## GIVEN ENTRIES
☆ ☆ ☆ ☆ ☆ ☆ ☆
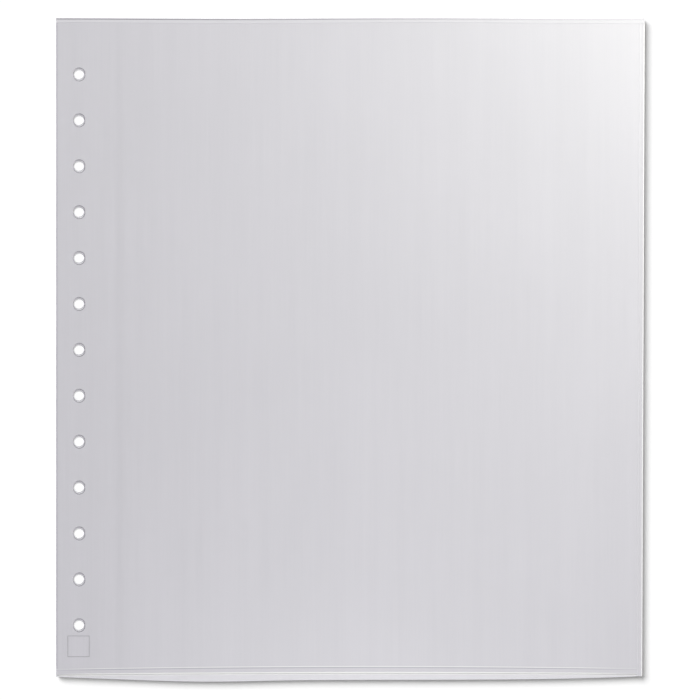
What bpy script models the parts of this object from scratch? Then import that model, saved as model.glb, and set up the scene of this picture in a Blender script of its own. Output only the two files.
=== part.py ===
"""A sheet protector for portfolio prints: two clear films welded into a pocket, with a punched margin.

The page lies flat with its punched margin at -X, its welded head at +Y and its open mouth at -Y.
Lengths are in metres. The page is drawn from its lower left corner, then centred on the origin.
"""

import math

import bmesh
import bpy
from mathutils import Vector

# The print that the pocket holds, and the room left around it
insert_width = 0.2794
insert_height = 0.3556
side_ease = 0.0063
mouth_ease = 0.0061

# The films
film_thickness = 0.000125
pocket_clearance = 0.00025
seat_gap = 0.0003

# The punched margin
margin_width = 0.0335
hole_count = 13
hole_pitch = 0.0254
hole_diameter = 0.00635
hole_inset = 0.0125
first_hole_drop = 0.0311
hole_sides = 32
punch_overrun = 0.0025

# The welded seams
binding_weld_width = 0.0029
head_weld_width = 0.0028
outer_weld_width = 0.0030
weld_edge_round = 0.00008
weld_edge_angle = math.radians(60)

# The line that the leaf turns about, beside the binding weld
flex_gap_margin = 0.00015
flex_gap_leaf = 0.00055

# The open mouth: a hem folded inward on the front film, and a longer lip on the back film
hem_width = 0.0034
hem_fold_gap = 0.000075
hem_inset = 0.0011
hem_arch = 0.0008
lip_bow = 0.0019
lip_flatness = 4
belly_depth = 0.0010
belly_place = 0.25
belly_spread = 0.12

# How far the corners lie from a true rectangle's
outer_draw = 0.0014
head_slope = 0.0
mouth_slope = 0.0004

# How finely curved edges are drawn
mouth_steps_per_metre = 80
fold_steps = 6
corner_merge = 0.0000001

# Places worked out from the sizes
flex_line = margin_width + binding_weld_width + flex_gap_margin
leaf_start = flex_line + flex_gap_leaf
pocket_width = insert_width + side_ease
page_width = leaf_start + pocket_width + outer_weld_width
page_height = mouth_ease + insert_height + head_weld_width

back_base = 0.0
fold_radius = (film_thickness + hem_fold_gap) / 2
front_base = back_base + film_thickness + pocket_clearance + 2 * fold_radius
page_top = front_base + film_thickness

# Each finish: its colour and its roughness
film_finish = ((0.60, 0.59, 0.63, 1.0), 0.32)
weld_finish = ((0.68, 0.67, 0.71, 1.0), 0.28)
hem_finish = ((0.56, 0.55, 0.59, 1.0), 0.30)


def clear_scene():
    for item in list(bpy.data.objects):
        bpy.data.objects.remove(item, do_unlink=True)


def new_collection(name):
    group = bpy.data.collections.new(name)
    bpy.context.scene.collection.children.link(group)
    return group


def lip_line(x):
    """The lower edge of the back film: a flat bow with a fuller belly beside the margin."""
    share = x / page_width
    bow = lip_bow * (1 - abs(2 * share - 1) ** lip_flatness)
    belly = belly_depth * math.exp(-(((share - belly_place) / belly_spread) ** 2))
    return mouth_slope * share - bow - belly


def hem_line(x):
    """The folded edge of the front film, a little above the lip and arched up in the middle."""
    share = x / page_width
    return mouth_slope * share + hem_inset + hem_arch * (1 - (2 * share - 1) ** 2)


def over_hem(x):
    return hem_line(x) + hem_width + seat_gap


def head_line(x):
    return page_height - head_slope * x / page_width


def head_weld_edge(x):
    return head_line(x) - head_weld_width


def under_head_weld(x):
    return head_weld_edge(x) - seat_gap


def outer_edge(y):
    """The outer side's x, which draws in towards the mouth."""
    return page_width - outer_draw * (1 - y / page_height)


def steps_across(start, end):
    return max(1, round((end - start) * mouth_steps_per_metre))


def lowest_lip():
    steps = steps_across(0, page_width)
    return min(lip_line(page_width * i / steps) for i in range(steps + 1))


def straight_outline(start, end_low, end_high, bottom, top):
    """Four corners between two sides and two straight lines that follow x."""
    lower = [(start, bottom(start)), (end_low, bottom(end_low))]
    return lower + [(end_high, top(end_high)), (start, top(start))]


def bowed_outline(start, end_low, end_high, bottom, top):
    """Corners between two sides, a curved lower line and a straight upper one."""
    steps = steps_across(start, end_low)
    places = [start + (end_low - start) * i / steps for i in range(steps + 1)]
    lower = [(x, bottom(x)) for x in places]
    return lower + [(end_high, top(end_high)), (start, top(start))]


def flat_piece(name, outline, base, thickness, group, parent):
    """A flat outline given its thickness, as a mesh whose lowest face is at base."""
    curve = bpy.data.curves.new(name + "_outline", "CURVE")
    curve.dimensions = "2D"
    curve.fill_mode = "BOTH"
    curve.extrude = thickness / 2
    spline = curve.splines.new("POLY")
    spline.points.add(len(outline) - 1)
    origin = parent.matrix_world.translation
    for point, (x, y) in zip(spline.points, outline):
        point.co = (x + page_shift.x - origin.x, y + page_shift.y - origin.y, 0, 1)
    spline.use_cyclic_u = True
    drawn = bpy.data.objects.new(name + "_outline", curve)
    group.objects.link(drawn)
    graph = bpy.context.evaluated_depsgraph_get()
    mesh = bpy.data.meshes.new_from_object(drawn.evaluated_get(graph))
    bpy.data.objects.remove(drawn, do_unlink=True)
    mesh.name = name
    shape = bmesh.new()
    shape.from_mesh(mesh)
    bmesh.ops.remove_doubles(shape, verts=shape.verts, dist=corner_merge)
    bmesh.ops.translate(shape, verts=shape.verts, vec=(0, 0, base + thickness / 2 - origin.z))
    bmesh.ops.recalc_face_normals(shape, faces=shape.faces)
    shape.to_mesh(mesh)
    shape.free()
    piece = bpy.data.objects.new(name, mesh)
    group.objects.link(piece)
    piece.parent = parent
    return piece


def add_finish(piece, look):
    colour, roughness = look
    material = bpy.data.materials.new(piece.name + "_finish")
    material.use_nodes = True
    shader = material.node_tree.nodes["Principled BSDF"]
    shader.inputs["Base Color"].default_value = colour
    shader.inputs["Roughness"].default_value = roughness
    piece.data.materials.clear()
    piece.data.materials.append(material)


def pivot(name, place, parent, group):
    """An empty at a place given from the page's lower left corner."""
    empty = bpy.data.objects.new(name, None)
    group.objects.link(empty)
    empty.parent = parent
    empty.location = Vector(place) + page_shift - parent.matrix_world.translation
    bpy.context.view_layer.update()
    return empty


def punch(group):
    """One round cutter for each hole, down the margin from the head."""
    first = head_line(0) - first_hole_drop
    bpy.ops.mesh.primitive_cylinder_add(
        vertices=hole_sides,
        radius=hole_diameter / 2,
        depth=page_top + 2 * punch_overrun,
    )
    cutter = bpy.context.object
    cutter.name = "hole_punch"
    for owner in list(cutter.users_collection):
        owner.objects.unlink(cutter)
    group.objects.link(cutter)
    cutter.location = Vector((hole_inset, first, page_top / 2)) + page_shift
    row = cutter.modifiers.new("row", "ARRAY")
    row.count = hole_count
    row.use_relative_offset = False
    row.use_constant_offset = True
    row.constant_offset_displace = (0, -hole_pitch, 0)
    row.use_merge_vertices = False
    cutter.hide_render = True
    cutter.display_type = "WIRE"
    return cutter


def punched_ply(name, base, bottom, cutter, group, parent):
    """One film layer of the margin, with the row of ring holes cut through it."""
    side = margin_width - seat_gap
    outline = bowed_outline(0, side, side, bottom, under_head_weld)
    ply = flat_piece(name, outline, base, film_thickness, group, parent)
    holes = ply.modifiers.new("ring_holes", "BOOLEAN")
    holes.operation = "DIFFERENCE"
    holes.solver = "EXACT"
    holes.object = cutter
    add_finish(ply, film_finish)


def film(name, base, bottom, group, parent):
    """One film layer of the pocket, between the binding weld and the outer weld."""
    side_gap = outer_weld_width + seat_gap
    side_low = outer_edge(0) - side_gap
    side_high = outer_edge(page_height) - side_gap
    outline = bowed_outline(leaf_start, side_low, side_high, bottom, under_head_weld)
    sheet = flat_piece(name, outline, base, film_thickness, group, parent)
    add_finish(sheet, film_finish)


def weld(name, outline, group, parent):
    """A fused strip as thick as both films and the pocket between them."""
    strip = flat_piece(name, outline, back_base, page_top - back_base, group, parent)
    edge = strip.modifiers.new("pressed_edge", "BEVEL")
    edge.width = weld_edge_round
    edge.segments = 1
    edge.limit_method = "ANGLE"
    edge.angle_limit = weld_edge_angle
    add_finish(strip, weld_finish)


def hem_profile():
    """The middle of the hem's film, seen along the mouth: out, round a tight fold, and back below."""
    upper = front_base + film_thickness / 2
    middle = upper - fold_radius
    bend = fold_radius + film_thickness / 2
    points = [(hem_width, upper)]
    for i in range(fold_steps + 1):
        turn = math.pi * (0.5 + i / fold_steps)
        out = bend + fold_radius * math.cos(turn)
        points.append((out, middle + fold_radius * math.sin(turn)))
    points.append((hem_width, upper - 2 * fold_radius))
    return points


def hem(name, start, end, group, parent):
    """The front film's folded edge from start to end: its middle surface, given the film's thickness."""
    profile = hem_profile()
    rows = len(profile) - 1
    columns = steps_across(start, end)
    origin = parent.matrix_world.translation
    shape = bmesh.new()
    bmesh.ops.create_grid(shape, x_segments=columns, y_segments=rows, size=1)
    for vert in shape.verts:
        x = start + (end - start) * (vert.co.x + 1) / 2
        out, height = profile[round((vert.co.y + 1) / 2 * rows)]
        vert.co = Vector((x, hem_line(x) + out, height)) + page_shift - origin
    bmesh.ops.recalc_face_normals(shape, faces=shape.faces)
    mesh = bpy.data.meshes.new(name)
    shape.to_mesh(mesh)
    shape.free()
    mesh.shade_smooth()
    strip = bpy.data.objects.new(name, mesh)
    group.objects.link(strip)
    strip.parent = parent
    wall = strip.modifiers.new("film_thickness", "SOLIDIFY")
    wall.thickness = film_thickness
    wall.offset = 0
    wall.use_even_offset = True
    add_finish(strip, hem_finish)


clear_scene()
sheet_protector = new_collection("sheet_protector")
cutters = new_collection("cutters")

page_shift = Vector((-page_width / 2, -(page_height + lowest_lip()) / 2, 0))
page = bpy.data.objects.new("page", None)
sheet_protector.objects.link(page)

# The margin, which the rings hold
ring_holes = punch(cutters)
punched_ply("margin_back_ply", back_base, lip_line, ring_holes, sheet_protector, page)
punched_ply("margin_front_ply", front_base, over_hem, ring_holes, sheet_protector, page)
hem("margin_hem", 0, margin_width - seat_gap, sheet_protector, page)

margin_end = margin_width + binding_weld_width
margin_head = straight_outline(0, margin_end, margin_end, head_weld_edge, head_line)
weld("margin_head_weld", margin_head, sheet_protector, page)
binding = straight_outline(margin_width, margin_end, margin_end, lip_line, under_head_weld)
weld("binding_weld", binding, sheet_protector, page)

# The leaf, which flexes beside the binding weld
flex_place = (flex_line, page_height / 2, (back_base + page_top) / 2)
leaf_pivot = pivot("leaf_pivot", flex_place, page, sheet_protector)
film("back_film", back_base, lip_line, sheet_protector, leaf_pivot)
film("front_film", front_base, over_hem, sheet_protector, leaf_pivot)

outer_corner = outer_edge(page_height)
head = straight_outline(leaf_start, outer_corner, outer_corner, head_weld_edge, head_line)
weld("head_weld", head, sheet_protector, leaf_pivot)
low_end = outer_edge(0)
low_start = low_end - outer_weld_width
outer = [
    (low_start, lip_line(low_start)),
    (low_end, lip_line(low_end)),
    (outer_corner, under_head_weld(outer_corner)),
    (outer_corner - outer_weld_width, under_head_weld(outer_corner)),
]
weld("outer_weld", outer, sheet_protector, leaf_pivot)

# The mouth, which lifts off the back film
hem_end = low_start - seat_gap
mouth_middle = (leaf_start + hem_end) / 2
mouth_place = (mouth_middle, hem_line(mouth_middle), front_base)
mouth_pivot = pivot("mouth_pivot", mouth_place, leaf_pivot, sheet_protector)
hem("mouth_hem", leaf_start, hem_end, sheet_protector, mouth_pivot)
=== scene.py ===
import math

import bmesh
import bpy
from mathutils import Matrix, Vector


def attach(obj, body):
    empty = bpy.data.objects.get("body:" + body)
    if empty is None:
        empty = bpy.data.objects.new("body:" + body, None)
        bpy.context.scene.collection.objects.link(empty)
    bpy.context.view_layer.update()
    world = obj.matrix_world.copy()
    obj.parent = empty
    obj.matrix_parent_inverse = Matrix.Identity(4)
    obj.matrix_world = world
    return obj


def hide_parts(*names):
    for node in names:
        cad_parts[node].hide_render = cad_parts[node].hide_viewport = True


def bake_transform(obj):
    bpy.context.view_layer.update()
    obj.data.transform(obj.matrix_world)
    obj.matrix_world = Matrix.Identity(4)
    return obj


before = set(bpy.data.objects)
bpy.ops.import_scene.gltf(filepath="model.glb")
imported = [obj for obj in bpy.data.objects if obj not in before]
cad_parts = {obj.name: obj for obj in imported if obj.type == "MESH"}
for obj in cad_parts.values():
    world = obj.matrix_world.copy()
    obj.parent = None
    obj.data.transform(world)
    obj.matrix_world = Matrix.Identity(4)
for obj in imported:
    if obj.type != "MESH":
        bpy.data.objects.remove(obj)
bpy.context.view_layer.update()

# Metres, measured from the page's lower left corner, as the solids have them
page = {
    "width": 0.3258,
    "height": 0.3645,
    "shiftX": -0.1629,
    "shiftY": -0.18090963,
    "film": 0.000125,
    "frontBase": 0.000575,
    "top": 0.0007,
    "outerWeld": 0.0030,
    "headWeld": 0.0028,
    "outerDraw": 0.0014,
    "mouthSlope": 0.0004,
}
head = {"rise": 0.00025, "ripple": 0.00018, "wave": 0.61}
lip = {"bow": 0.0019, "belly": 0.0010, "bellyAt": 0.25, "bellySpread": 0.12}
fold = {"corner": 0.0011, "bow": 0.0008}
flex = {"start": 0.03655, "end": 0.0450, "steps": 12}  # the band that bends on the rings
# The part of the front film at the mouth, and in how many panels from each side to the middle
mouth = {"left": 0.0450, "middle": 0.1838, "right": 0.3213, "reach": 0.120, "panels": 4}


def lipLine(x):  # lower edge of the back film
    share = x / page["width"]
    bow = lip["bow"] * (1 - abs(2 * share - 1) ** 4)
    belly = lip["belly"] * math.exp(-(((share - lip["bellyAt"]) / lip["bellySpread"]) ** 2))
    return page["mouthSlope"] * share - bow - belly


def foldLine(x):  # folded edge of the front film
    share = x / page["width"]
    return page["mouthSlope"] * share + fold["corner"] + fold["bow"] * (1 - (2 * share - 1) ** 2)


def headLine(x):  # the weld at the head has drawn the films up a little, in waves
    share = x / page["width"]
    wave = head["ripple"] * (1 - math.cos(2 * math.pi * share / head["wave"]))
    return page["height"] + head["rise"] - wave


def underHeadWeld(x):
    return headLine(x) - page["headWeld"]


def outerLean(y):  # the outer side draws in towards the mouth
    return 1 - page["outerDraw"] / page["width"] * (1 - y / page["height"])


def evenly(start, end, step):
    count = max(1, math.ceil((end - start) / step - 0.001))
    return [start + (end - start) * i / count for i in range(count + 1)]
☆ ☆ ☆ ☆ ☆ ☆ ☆
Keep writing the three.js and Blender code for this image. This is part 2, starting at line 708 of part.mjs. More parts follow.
☆ ☆ ☆ ☆ ☆ ☆ ☆
## SHORT PROBLEM
Output exactly one stretch of the listing: from the line containing "# The mouth, which lifts off the back film" through the line containing "imported = [obj", both end lines included.

## EXERCISE RESPONSE
# The mouth, which lifts off the back film
hem_end = low_start - seat_gap
mouth_middle = (leaf_start + hem_end) / 2
mouth_place = (mouth_middle, hem_line(mouth_middle), front_base)
mouth_pivot = pivot("mouth_pivot", mouth_place, leaf_pivot, sheet_protector)
hem("mouth_hem", leaf_start, hem_end, sheet_protector, mouth_pivot)
=== scene.py ===
import math

import bmesh
import bpy
from mathutils import Matrix, Vector


def attach(obj, body):
    empty = bpy.data.objects.get("body:" + body)
    if empty is None:
        empty = bpy.data.objects.new("body:" + body, None)
        bpy.context.scene.collection.objects.link(empty)
    bpy.context.view_layer.update()
    world = obj.matrix_world.copy()
    obj.parent = empty
    obj.matrix_parent_inverse = Matrix.Identity(4)
    obj.matrix_world = world
    return obj


def hide_parts(*names):
    for node in names:
        cad_parts[node].hide_render = cad_parts[node].hide_viewport = True


def bake_transform(obj):
    bpy.context.view_layer.update()
    obj.data.transform(obj.matrix_world)
    obj.matrix_world = Matrix.Identity(4)
    return obj


before = set(bpy.data.objects)
bpy.ops.import_scene.gltf(filepath="model.glb")
imported = [obj for obj in bpy.data.objects if obj not in before]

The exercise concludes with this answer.